On April 10, 2009, National Science Foundation announced the 2009 Graduate Research Fellowship awardees.  

The School of Chemical Engineering is proud to inform that Julie Kadrmas and David Hanna are among the recipients.

 

Julie Kadrmas is a graduate student advised by Professor Julie Liu. She is working on a novel, injectable biomaterial for cartilage regeneration. The Centers for Disease Control and Prevention predicts that by the year 2030, 25% of all Americans will live with arthritis. The most prevalent form of this disease is characterized by degradation of articular cartilage, illustrating the need for long-lasting, inexpensive, minimally invasive, functional cartilage replacements.
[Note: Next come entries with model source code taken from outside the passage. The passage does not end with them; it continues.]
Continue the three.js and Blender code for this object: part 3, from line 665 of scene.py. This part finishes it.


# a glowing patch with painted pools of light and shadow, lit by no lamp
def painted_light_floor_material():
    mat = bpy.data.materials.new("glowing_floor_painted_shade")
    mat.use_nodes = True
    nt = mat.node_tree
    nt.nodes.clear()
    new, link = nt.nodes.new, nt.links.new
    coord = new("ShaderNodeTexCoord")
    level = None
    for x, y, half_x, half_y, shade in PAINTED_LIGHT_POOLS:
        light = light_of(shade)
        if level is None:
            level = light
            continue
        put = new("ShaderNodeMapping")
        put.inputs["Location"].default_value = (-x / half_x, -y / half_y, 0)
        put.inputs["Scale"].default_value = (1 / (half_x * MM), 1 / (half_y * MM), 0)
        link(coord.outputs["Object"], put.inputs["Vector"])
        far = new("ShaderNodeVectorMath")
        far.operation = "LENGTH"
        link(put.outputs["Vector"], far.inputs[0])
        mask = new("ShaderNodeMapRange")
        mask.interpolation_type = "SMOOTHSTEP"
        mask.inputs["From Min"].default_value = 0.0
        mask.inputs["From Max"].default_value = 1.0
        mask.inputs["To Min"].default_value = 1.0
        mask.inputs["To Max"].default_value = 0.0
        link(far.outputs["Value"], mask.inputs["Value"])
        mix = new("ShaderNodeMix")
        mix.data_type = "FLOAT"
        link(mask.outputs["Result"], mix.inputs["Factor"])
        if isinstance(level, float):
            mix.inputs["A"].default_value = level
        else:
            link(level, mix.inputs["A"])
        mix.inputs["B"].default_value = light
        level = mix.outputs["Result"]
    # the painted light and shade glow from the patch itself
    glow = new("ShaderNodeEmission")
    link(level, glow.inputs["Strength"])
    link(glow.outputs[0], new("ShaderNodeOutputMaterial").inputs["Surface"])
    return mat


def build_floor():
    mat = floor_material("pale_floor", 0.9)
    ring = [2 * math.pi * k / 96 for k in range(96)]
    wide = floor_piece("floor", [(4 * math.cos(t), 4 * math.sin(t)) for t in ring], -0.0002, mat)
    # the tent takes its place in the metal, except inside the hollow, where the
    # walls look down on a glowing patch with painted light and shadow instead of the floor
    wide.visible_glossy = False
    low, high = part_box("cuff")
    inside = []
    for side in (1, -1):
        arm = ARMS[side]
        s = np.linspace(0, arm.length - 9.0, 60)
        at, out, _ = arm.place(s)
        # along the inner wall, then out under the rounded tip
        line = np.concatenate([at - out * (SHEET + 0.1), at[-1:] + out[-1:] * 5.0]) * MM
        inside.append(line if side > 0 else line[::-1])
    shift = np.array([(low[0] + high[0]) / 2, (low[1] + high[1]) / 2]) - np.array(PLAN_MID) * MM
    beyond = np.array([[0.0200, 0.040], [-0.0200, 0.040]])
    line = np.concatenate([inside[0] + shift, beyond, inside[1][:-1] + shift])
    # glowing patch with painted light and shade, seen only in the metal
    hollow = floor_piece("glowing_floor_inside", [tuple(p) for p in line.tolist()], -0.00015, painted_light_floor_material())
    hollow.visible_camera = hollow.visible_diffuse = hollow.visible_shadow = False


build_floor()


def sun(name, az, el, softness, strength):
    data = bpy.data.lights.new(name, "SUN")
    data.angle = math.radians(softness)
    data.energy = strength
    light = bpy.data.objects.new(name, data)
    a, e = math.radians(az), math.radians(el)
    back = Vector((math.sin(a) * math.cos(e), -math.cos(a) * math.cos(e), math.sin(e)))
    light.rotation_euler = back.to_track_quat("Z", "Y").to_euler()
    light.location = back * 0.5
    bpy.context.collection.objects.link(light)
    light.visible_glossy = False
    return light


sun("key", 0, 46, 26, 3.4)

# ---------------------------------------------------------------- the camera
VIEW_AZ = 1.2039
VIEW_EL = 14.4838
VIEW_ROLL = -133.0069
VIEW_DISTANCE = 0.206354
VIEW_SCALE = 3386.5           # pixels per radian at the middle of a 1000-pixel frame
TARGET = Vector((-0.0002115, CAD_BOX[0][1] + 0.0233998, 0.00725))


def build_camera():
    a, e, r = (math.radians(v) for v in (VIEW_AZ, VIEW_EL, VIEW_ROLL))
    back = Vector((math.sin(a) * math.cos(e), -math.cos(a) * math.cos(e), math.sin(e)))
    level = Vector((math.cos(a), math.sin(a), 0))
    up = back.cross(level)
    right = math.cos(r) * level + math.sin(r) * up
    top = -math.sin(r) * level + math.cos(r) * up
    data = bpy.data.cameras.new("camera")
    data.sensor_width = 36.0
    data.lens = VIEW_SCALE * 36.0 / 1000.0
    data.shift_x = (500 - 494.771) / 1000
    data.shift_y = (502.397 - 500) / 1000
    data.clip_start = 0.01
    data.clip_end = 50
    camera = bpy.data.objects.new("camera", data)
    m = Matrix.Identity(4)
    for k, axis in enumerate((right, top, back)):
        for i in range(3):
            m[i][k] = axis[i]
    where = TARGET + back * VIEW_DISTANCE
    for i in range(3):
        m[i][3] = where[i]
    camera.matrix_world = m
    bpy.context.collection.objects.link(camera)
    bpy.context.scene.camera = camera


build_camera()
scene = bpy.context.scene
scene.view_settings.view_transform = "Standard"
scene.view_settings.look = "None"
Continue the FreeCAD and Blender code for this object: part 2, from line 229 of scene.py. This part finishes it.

Julie's vision of a future cartilage replacement procedure is to use the patient’s own bone marrow-derived stem cells and mix them in a solution of specifically engineered artificial proteins. The proteins are designed to aggregate upon injection which results in cell encapsulation and precise conformation to the shape of the defect. Exposure to UV light creates cross-links in the protein scaffold, which increases the strength and provides mechanical support while the cells grow replacement cartilage.  Unlike current treatments, the cells in this procedure will not need to be cultured in vitro for a long period of time because bioactive domains directing differentiation into cartilage tissue are incorporated directly into the protein scaffold. This reduces the cost of culturing,and allows the cartilage replacement to be injected sooner, potentially alleviating the pain and economic burden cartilage injuries cause millions of Americans each year.

 

David Hanna is a senior involved in several research projects. Currently, David Hanna is studying hydrogen generation for fuel cell implications under the direction of Prof. Arvind Varma. Hydrogen fuel cells show great promise as a future energy source provided suitable materials for storage and methods for release of hydrogen are developed. David is investigating the use of metal-water reactions to drive the dehydrogenation of Ammonia Borane. Ammonia Borane (AB) is a stable hydrogen dense compound (19.6 wt.%) which can undergo either thermolysis or hydrolysis. David is evaluating various experimental designs and techniques to optimize hydrogen yields.